Living On A Houseboat: The Pros and Cons

If you just recently purchased a houseboat or are in the market for one you have probably heard about people who live on their boat full time. The people who do this (often known as liveaboards) are a special breed. 

Living on board a boat certainly isn’t for everyone but if it’s something you have considered or simply want to know more about than this article is for you! In this article I will list the pros and cons that you will experience while living on your houseboat. 

Hopefully knowing some of the pros and cons will help you make a more informed decision or just help you have more information at your fingertips. 

Benefits Of Living On A Houseboat (The Pros) 

1.Saving Money

Living on board a boat will often be far cheaper than renting or owning a traditional home. There will be less expenses and the original purchase price is often far cheaper than what you could ever purchase a house for. 
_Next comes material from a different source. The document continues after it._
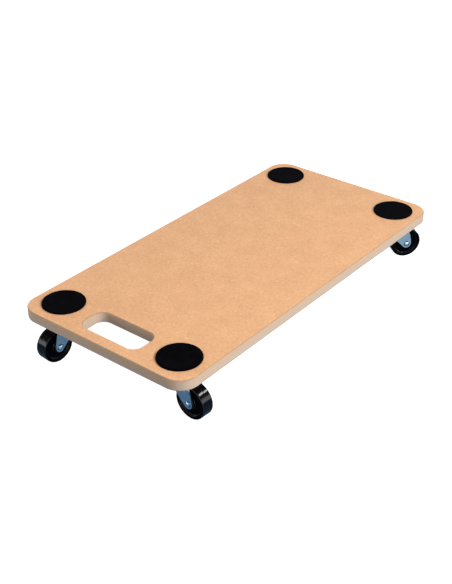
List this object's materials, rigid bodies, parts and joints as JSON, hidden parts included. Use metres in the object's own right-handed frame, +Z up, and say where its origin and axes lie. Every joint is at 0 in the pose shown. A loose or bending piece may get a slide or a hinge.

Not only will you save money on the purchase but you will also save money on the monthly expenses. That is of course assuming you aren’t paying a normal dock fee for every night. 

With a traditional home you will have to pay for gas, electricity, water, property taxes, homeowners insurance, and more. 

With a houseboat you will often only have to pay for the fuel for the boat/generator, the water (assuming you don’t have a system that will pull it from the lake or river) and boat insurance, and yearly registration. You can often save multiple hundreds of dollars a month by living on board than you would renting a home. 

2. Leisure At Your Fingertips

This one could be a pro and a con to be honest. If you are retired then being able to fish from your couch is probably an amazing benefit. If you are still working, whether from home or a normal 9-5, it will be difficult to have to tear yourself away when the fish are really biting or the scenery is particularly beautiful.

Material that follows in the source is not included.